Es ist ein Wert, wird wohl bei jedem verschieden sein. Im Bios finde ich hier kein Flag zum de oder aktivieren.

lg

boospy

----------

## firefly

du musst im kernel auch iommu für intel aktiviert haben (iommu über DMAR).

Pass aber auf, wo ich das auf meinem Laptop getestet habe konnte ich X mit den fglrx treibern nicht mehr starten.

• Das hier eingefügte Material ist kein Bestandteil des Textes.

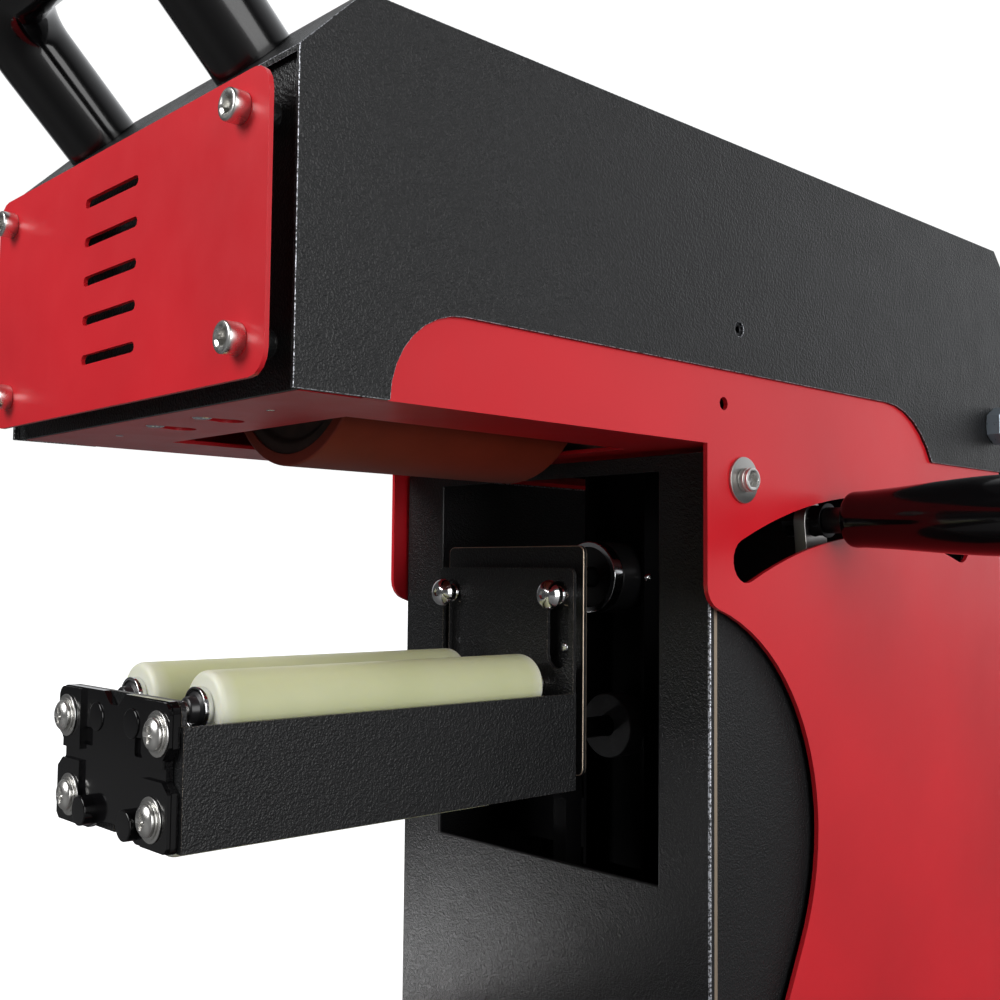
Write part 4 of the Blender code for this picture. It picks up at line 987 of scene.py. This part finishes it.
def add_display():
    """A generic three-digit temperature on the controller's window."""
    low, high = (in_head(corner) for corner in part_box("display_lens"))
    centre = (low + high) / 2
    size, bar, pitch = 3.6, 0.45, 7.2
    for row, (name, text, lift) in enumerate((("upper", "180", 6.6), ("lower", "008", -6.6))):
        for column, digit in enumerate(text):
            at = Vector((centre.x + (column - 1) * pitch, centre.y + lift))
            for key in SEGMENTS[digit]:
                (u, v), flat = segment_shapes(size)[key]
                half = (size / 2 - 0.5, bar) if flat else (bar, size / 2 - 0.5)
                corner = (at.x + u, at.y + v)
                outline = [
                    (corner[0] - half[0], corner[1] - half[1]),
                    (corner[0] + half[0], corner[1] - half[1]),
                    (corner[0] + half[0], corner[1] + half[1]),
                    (corner[0] - half[0], corner[1] + half[1]),
                ]
                mesh = plate("XY", outline, high.z - 0.1, high.z + 0.06)
                put(f"digit_{name}_{column + 1}_{key}", mesh, "digit", "root")


def small_pan_screw(name, seat, out, radius, body="root", finish="zinc"):
    dome = [(0, radius), (radius * 0.3, radius * 0.92), (radius * 0.55, radius * 0.62)]
    rings = [(-3, 0), (-3, radius * 0.5), (0, radius * 0.5), (0, radius * 0.9)]
    rings += smooth_profile(dome, 3)
    rings += [(radius * 0.58, radius * 0.5, cross), (radius * 0.2, radius * 0.36, cross)]
    rings += [(radius * 0.05, 0)]
    return put(name, turned(seat, out, rings, 40), finish, body)


def add_small_fastenings():
    """Screws and pins under the arm, a red strip inside it, and screws on the rear cover."""
    for number, x in enumerate((-14, 19)):
        seat = place(x, 17.2, 1.7)
        rings = [(-5, 0), (-5, 1.7), (0, 1.7), (0, 4.2), (1.2, 4.0), (1.9, 2.8)]
        rings += [(1.7, 1.9, cross), (0.8, 1.2, cross), (0.6, 0)]
        put(f"arm_hanging_screw_{number + 1}", turned(seat, -Z, rings, 40), "chrome", "root")
    for number, (x, y) in enumerate(((-53, 22.5), (53, 22.5))):
        seat = place(x, y, 1.0)
        rings = eased([(-6, 0), (-6, 1.6), (0.9, 1.6), (1.1, 1.2), (1.1, 0)], 0.3)
        put(f"arm_pin_{number + 1}", turned(seat, -Z, rings, 28), "chrome", "root")
    strip = rounded_rectangle((-40, 8), (44, 42), 3)
    put("arm_stiffener", plate("XY", strip, 4.2, 5.2), "red", "root")
    cover_y = in_head(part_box("rear_cover")[1]).y
    low, high = (in_head(corner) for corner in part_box("rear_cover"))
    spots = [(x, z) for x in (low.x + 8, high.x - 8) for z in (low.z + 8, (low.z + high.z) / 2, high.z - 8)]
    for number, (x, z) in enumerate(spots):
        small_pan_screw(f"rear_cover_screw_{number + 1}", place(x, cover_y + 0.05, z), Y, 3.6)


def add_pieces():
    add_kept_pieces()
    add_front_plate_screws()
    add_hood_fastenings()
    add_carry_handle()
    add_lever()
    add_drum()
    add_rollers()
    add_end_cap()
    add_carriage_details()
    add_column_edge()
    add_feet()
    add_buttons()
    add_display()
    add_small_fastenings()


# ---------------------------------------------------------------- studio


def area_light(name, spot, aim, size, power, colour=(1.0, 1.0, 1.0)):
    data = bpy.data.lights.new(name, "AREA")
    data.shape = "RECTANGLE"
    data.size, data.size_y = size
    data.energy = power
    data.color = colour
    made = bpy.data.objects.new(name, data)
    made.location = spot
    made.rotation_euler = (Vector(aim) - Vector(spot)).to_track_quat("-Z", "Y").to_euler()
    made.visible_camera = False
    bpy.context.scene.collection.objects.link(made)
    return made


def add_world():
    world = bpy.data.worlds.new("studio")
    bpy.context.scene.world = world
    world.use_nodes = True
    tree = world.node_tree
    nodes, links = tree.nodes, tree.links
    sky = nodes["Background"]
    where = nodes.new("ShaderNodeTexCoord")
    towards = nodes.new("ShaderNodeVectorMath")
    towards.operation = "DOT_PRODUCT"
    towards.inputs[1].default_value = Vector((-0.3, 0.95, 0.1)).normalized()
    ramp = nodes.new("ShaderNodeValToRGB")
    ramp.color_ramp.elements[0].position = 0.62
    ramp.color_ramp.elements[0].color = (0.07, 0.07, 0.072, 1)
    ramp.color_ramp.elements[1].position = 0.93
    ramp.color_ramp.elements[1].color = (1.1, 1.12, 1.15, 1)
    half = nodes.new("ShaderNodeMath")
    half.operation = "MULTIPLY_ADD"
    half.inputs[1].default_value = 0.5
    half.inputs[2].default_value = 0.5
    links.new(where.outputs["Generated"], towards.inputs[0])
    links.new(towards.outputs["Value"], half.inputs[0])
    links.new(half.outputs[0], ramp.inputs[0])
    links.new(ramp.outputs[0], sky.inputs["Color"])
    seen = nodes.new("ShaderNodeBackground")
    seen.inputs["Color"].default_value = (1.0, 1.0, 1.0, 1)
    seen.inputs["Strength"].default_value = 1.05
    path = nodes.new("ShaderNodeLightPath")
    mix = nodes.new("ShaderNodeMixShader")
    links.new(path.outputs["Is Camera Ray"], mix.inputs[0])
    links.new(sky.outputs[0], mix.inputs[1])
    links.new(seen.outputs[0], mix.inputs[2])
    links.new(mix.outputs[0], nodes["World Output"].inputs["Surface"])


def add_studio():
    add_world()
    floor_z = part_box("foot_front_left")[0].z
    finish = Finish("floor", (0.9, 0.9, 0.9), 0.6)
    pale = finish.ramp(finish.noise(3, 2), [(0.3, 0.88), (0.7, 0.92)])
    seen = finish.node("ShaderNodeLightPath").outputs["Is Camera Ray"]
    finish.set("Base Color", finish.blend(seen, (0.12, 0.12, 0.12, 1.0), pale))
    away = finish.node("ShaderNodeVectorMath", {"operation": "LENGTH"}, {0: finish.where})
    far = finish.rise(away.outputs["Value"], 0.6, 1.6)
    finish.set("Emission Color", (1.0, 1.0, 1.0, 1.0))
    glow = finish.maths("MULTIPLY_ADD", far, 0.4, 0.6)
    shown = finish.maths("MULTIPLY", glow, seen)
    mirrored = finish.node("ShaderNodeLightPath").outputs["Is Glossy Ray"]
    beside = finish.rise(finish.axis("X"), 0.2, 0.9)
    sheen = finish.maths("MULTIPLY", finish.maths("MULTIPLY", mirrored, beside), 0.15)
    finish.set("Emission Strength", finish.maths("ADD", shown, sheen))
    form = bmesh.new()
    bmesh.ops.create_circle(form, cap_ends=True, radius=14, segments=96)
    floor = bpy.data.objects.new("floor", as_mesh(form))
    floor.data.materials.append(finish.made)
    floor.location = (0, 0, floor_z)
    bpy.context.scene.collection.objects.link(floor)
    centre = (0.0, 0.0, 0.25)
    area_light("key", (-0.5, -1.9, 1.4), centre, (1.2, 1.2), 38)
    area_light("side", (2.1, -0.3, 0.7), centre, (1.6, 1.6), 34)
    low = area_light("low", (-0.25, -0.17, 0.01), (-0.08, -0.043, 0.085), (0.12, 0.12), 0.032)
    low.data.spread = radians(36)


def add_camera():
    lens, sensor = 43.85, 36.0
    yaw, pitch, roll = radians(46.886), radians(3.497), radians(0.544)
    forward = Vector((-sin(yaw) * cos(pitch), cos(yaw) * cos(pitch), sin(pitch)))
    right = Vector((cos(yaw), sin(yaw), 0))
    up = right.cross(forward)
    turned_right = right * cos(roll) + up * sin(roll)
    turned_up = up * cos(roll) - right * sin(roll)
    data = bpy.data.cameras.new("camera")
    data.lens = lens
    data.sensor_width = sensor
    data.clip_start = 0.01
    camera = bpy.data.objects.new("camera", data)
    axes = Matrix((turned_right, turned_up, -forward)).transposed()
    camera.matrix_world = Matrix.Translation(place(386.7, -188.7, -51.7)) @ axes.to_4x4()
    bpy.context.scene.collection.objects.link(camera)
    bpy.context.scene.camera = camera
    bpy.context.scene.view_settings.view_transform = "Standard"


add_pieces()
add_studio()
add_camera()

Bekam folgende Fehlermeldung:

 *Quote:*   

> [  180.774322] dmar: DRHD: handling fault status reg 2
> 
> [  180.774326] dmar: DMAR:[DMA Read] Request device [01:00.0] fault addr 41aa22000 
> 
> DMAR:[fault reason 02] Present bit in context entry is clear

 

----------

## LinuxTom

@boospy: Da hast Du "Glück". Die gleiche Spezifikation für meine CPU (eine 960er) sagt halt, meine kann kein VD-d.   :Crying or Very sad: 

----------

## boospy

So, also ich hab jetzt auch endlich Option im Bios gefunden, war ein wenig versteckt. Ich hab auch das entsprechende Flag hierfür im Kernel kompiliert. Aber leider auch bei mir dann nix mehr mit Grafiktreiber. Ist wohl schon sehr advanced. 

Ich werd glaub ich passen. Na ich hoffe es gibt noch ne lange Zeit Kernelpatches für meine TVkarte. 

Oder vielleicht bring ich das Zeug auch mit Nvidia zum Laufen...

lg

boospy

----------